The task: A precise retyping is required of every line from the one containing "checks and files" down to the one containing "before = set(bpy.data.objects)", both included, and of no other line.

Data provided:
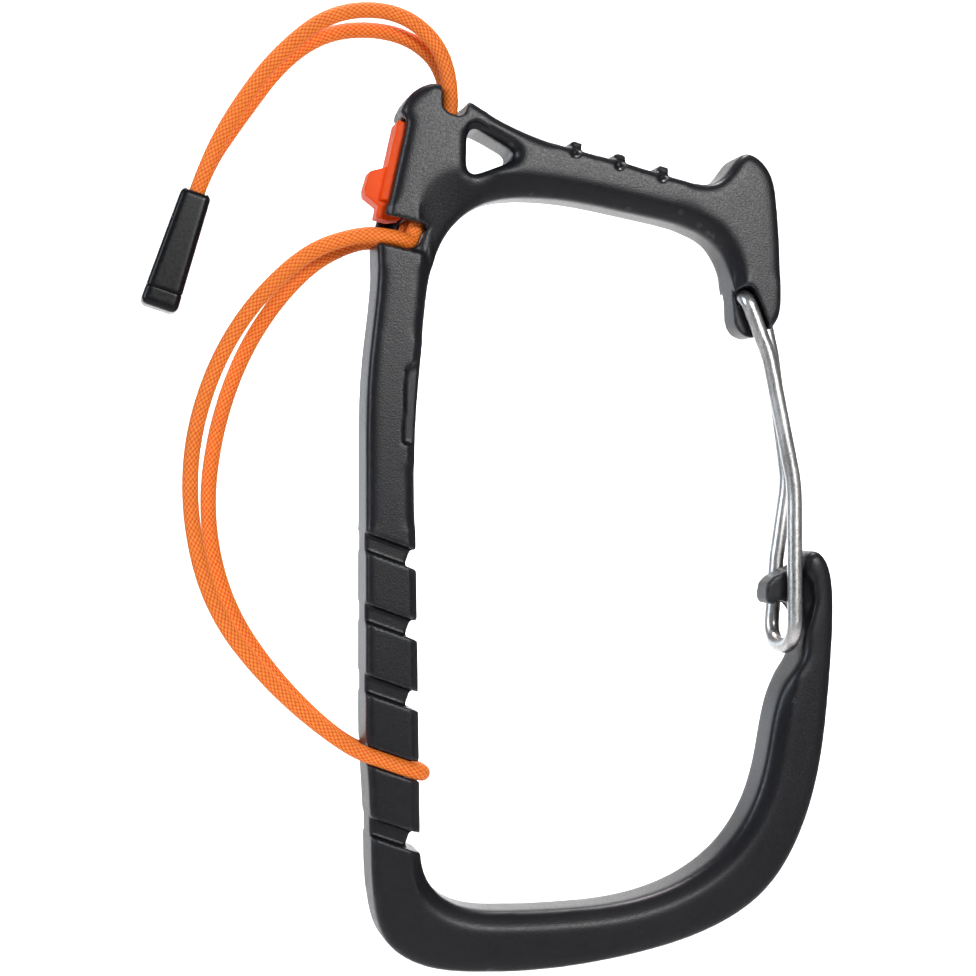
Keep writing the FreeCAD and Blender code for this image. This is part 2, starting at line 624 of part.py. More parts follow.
# elastic cord, in one frame of reference with the tunnel and the notch in use
used = 4
notch_z = (size("notch_first") - PITCH * (used - 1)) / TALL
deep_lane = HALF - size("notch_deep") + CORD / 2.0 + 0.1
corner = notch_z + 0.8 * math.tan(tilt) * WIDE / TALL
wrap_x = 8.9 + 1.0
BELT_FRONT = [(9.8, -lane, 48.0), (7.87, -lane, 42.53), (4.6, -4.0, 43.15), (-1.2, -4.1, 43.35),
              (-10.6, -4.1, 39.8), (-21.4, -3.8, 28.0), (-27.6, -3.4, 13.0), (-28.6, -3.2, -2.0),
              (-24.9, -3.4, -17.4), (-15.4, -4.0, -29.8), (-3.2, -4.6, -40.05),
              (3.4, -deep_lane, corner + 1.68), (8.1, -deep_lane, corner),
              (wrap_x, -2.95, notch_z - 0.35)]
BELT_REAR = [(wrap_x, 2.95, notch_z - 0.35), (8.1, deep_lane, corner),
             (3.4, deep_lane, corner + 1.68), (-3.2, 4.6, -40.0), (-14.2, 4.0, -29.2),
             (-22.2, 3.4, -17.0), (-25.4, 3.2, -2.5), (-23.6, 3.4, 12.4), (-18.2, 3.8, 26.6),
             (-9.2, 4.1, 38.2), (-0.8, 4.1, 42.9), (4.6, 4.0, 43.15), (7.87, lane, 42.53),
             (9.8, lane, 48.0)]
belt_points = [at(x, y, z) for x, y, z in BELT_FRONT + BELT_REAR]
belt = tube("belt_loop", belt_points, CORD)

for side, hand in (("front", -1), ("rear", 1)):
    inner_points = [at(x, hand * lane, z) for x, z in (TUNNEL_LOW, TUNNEL_BEND, TUNNEL_TOP)]
    tube("inner_cord_" + side, inner_points, CORD)

PULL_FRONT = [(14.5, -lane, 63.6), (15.1, -lane, 72.0), (7.5, -1.6, 80.3), (-4.5, -1.6, 80.3),
              (-14.0, -1.5, 72.6), (-21.2, -1.4, 62.6), (-25.75, -lane, 53.6), (-28.3, -lane, 45.8)]
PULL_REAR = [(14.5, lane, 63.6), (15.0, lane, 70.6), (8.2, 1.6, 77.4), (-3.6, 1.6, 77.9),
             (-12.4, 1.5, 72.7), (-20.3, 1.4, 61.8), (-25.75, lane, 53.6), (-28.3, lane, 45.8)]
for side, places in (("front", PULL_FRONT), ("rear", PULL_REAR)):
    tube("pull_cord_" + side, [at(x, y, z) for x, y, z in places], CORD)

# ---------------------------------------------------------------- checks and files
doc.recompute()
LABELS = ["frame", "lock_slider", "gate_wire", "belt_loop", "inner_cord_front", "inner_cord_rear",
          "pull_cord_front", "pull_cord_rear", "tab_body", "tab_cap"]
for item in doc.Objects:
    if "Invalid" in item.State or "Error" in item.State:
        raise RuntimeError("object in error: " + item.Name)
os.makedirs("parts", exist_ok=True)
for label in LABELS:
    item = doc.getObjectsByLabel(label)[0]
    shape = item.Shape
    if shape.isNull() or not shape.isValid():
        raise RuntimeError("bad shape: " + label)
    box = shape.BoundBox
    print("%-18s solids %d volume %.1f box %.1f %.1f %.1f to %.1f %.1f %.1f" % (
        label, len(shape.Solids), shape.Volume, box.XMin, box.YMin, box.ZMin,
        box.XMax, box.YMax, box.ZMax))
    shape.exportStep("parts/" + label + ".step")
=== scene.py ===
import math

import bmesh
import bpy
import numpy as np
from mathutils import Matrix, Vector


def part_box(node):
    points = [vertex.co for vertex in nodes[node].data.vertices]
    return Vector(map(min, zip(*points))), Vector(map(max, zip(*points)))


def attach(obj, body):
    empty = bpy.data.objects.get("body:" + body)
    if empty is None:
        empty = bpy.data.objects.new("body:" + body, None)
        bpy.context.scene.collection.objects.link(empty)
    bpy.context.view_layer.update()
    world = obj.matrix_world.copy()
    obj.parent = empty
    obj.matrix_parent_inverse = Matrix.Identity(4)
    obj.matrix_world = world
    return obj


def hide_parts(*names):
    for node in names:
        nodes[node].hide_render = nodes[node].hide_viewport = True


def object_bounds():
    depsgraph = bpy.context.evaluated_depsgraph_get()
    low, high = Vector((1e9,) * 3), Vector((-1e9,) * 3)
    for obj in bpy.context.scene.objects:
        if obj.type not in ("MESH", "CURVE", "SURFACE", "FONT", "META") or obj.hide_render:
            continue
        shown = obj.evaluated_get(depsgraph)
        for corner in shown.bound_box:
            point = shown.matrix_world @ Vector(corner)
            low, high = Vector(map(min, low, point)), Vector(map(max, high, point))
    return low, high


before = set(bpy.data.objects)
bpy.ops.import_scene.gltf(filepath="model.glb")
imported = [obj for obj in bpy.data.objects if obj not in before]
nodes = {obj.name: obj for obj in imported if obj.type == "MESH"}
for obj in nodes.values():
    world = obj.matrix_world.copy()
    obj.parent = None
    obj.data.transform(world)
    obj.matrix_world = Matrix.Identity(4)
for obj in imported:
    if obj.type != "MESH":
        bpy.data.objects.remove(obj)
cad_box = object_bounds()
scene = bpy.context.scene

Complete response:
# ---------------------------------------------------------------- checks and files
doc.recompute()
LABELS = ["frame", "lock_slider", "gate_wire", "belt_loop", "inner_cord_front", "inner_cord_rear",
          "pull_cord_front", "pull_cord_rear", "tab_body", "tab_cap"]
for item in doc.Objects:
    if "Invalid" in item.State or "Error" in item.State:
        raise RuntimeError("object in error: " + item.Name)
os.makedirs("parts", exist_ok=True)
for label in LABELS:
    item = doc.getObjectsByLabel(label)[0]
    shape = item.Shape
    if shape.isNull() or not shape.isValid():
        raise RuntimeError("bad shape: " + label)
    box = shape.BoundBox
    print("%-18s solids %d volume %.1f box %.1f %.1f %.1f to %.1f %.1f %.1f" % (
        label, len(shape.Solids), shape.Volume, box.XMin, box.YMin, box.ZMin,
        box.XMax, box.YMax, box.ZMax))
    shape.exportStep("parts/" + label + ".step")
=== scene.py ===
import math

import bmesh
import bpy
import numpy as np
from mathutils import Matrix, Vector


def part_box(node):
    points = [vertex.co for vertex in nodes[node].data.vertices]
    return Vector(map(min, zip(*points))), Vector(map(max, zip(*points)))


def attach(obj, body):
    empty = bpy.data.objects.get("body:" + body)
    if empty is None:
        empty = bpy.data.objects.new("body:" + body, None)
        bpy.context.scene.collection.objects.link(empty)
    bpy.context.view_layer.update()
    world = obj.matrix_world.copy()
    obj.parent = empty
    obj.matrix_parent_inverse = Matrix.Identity(4)
    obj.matrix_world = world
    return obj


def hide_parts(*names):
    for node in names:
        nodes[node].hide_render = nodes[node].hide_viewport = True


def object_bounds():
    depsgraph = bpy.context.evaluated_depsgraph_get()
    low, high = Vector((1e9,) * 3), Vector((-1e9,) * 3)
    for obj in bpy.context.scene.objects:
        if obj.type not in ("MESH", "CURVE", "SURFACE", "FONT", "META") or obj.hide_render:
            continue
        shown = obj.evaluated_get(depsgraph)
        for corner in shown.bound_box:
            point = shown.matrix_world @ Vector(corner)
            low, high = Vector(map(min, low, point)), Vector(map(max, high, point))
    return low, high


before = set(bpy.data.objects)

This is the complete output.